__What is asked__.
Return verbatim the inclusive range of lines running from the line that contains "The OpenSCAD and" to the line that contains "lower rack, its". Omit every other line.

__Data to use__.
--------------------------------

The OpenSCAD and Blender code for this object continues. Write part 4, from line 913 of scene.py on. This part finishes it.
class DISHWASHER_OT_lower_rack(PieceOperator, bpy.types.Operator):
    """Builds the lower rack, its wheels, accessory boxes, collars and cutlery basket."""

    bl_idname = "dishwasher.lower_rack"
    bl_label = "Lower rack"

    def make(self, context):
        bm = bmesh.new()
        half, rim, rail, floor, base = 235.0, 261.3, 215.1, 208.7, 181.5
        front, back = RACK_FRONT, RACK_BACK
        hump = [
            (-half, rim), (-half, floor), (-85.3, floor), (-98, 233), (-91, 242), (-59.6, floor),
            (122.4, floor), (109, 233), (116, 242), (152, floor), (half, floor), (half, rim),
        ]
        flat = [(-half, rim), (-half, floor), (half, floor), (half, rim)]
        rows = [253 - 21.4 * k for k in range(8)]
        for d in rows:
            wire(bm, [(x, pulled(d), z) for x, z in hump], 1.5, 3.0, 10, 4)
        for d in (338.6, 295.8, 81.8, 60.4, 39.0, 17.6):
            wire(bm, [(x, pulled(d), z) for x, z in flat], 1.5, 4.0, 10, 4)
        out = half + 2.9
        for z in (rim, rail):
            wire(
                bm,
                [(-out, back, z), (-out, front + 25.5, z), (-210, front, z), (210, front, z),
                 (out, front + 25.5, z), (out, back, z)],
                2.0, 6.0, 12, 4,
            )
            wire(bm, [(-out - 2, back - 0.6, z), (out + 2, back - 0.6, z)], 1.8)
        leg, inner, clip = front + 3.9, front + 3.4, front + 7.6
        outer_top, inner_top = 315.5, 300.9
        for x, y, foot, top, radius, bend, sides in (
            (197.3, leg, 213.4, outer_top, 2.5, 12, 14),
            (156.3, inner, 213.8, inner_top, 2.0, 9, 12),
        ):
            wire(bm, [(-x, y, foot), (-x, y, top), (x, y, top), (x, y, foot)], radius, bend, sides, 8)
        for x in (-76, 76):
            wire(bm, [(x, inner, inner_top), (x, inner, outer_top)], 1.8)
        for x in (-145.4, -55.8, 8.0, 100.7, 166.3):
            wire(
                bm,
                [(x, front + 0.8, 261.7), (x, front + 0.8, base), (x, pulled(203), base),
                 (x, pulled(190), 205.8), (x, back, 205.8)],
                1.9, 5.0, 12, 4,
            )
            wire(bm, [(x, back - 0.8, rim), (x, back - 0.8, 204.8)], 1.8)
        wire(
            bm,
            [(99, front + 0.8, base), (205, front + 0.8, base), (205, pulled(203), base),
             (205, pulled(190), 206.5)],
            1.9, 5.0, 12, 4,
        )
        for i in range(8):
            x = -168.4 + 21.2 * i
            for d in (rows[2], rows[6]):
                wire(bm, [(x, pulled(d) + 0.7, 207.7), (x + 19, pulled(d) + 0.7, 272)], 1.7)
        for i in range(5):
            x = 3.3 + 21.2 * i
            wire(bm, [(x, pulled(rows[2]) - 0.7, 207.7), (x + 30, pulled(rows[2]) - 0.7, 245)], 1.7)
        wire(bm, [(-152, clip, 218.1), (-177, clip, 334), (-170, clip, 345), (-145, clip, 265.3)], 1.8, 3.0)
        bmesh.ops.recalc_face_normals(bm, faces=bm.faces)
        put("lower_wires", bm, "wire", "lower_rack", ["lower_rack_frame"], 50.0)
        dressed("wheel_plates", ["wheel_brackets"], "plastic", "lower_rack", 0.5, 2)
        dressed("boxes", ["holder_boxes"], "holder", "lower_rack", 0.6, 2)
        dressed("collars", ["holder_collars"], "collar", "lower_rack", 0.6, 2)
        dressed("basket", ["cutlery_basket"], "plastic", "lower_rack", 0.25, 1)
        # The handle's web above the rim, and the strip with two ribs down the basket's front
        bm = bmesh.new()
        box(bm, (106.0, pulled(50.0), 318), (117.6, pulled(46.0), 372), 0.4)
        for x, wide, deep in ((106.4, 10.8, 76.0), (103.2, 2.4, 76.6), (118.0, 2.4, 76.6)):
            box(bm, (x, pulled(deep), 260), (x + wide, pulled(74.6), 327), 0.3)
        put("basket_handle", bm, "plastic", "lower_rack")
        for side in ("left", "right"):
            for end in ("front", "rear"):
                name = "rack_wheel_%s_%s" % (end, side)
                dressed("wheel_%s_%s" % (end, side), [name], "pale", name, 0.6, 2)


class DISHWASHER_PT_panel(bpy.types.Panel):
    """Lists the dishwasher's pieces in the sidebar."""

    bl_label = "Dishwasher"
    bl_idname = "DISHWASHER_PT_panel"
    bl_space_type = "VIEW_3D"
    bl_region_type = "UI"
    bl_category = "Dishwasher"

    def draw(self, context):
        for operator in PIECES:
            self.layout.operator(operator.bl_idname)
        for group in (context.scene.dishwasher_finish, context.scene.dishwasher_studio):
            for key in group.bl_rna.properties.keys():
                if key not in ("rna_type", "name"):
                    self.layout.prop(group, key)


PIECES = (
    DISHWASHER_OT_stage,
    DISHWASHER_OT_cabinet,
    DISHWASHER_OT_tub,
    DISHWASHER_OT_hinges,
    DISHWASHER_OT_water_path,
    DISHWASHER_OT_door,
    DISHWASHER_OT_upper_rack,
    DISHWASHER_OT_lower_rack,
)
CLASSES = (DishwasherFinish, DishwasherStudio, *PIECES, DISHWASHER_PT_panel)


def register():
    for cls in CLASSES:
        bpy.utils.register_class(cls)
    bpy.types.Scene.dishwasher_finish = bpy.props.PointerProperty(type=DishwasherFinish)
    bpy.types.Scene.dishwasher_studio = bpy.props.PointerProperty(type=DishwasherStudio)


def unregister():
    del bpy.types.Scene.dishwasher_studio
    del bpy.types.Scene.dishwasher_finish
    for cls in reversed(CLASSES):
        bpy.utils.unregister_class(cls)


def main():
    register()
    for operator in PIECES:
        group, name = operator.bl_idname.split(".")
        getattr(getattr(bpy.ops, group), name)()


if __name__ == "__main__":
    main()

--------------------------------

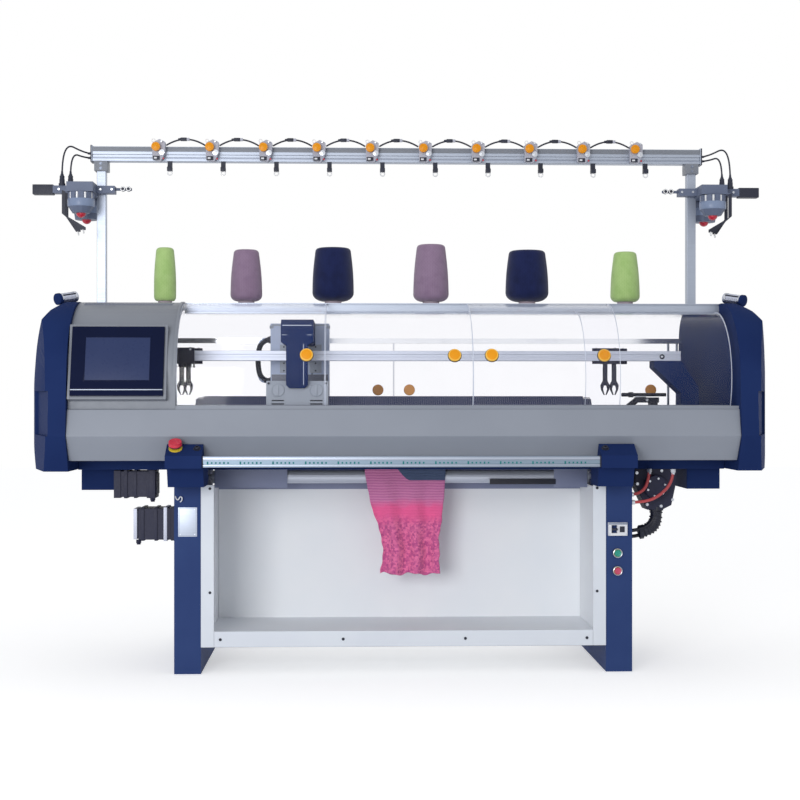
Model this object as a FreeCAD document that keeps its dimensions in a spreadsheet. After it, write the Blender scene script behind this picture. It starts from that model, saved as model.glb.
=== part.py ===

--------------------------------

__Answer__.
The OpenSCAD and Blender code for this object continues. Write part 4, from line 913 of scene.py on. This part finishes it.
class DISHWASHER_OT_lower_rack(PieceOperator, bpy.types.Operator):
    """Builds the lower rack, its wheels, accessory boxes, collars and cutlery basket."""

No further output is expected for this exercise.